6. There are 2,00,000 cabs like this in Bangalore now. Ola and Uber add about 200 to 400 cars per day in this aggregation! It is so popular that many farmers in Mysore and Mandya give up everything and buy cars to come to Bangalore to become drivers! (For the record, farmer suicides in these regions is not due to crop debt alone but consumer assets debt!)

7. At a 15 trips per car, this amounts to 30,00,000 trips a day if all cars are used! And they add a 1,00,000 extra per year to this. To add fuel to fire, they have added about 30k autos now!

8. The average of 12 to 14 trips a day earlier is now down to 4 to 6 trips a day, it will go down even further.

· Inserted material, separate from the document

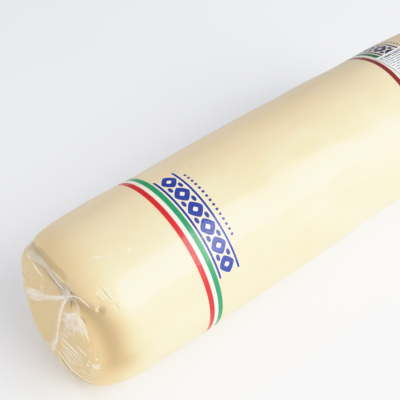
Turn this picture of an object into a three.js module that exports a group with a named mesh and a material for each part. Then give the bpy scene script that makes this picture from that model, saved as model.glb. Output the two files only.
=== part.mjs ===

9. As one can compute now, it seems that someone forgot the basics of supply and demand analytics, before funding them. He went on to say that if all these numbers are right, nobody will need a home anymore! So why are investors funding housing.com?

10. I paid INR 179 for an 8 Km ride in peak hour and INR 129 in the non-peak hour slot. A cab ride, in full fare will cost me upwards of INR 400. This meant that someone funded INR 220 for me. Even an auto would cost more than this! And now, they are going to fund autos as well!

The conversation with the driver made me ponder over our own business models in the B2B segment. Are they really that different from what is happening in the B2C segment now? Are the deals sent by credit card departments in banks any different from the cab aggregator deals? Are ‘cash backs’ in credit cards not the same as discounts in the taxi ride segment? What about the deals for frequent guests in hotel segment? During my telecom days, I came across many vendor financing deals, which put many large corporations out of business later.

Are the venture financing models of the present era any different from the vendor financing deals of yesteryears? That is the topic for another day and another blog post!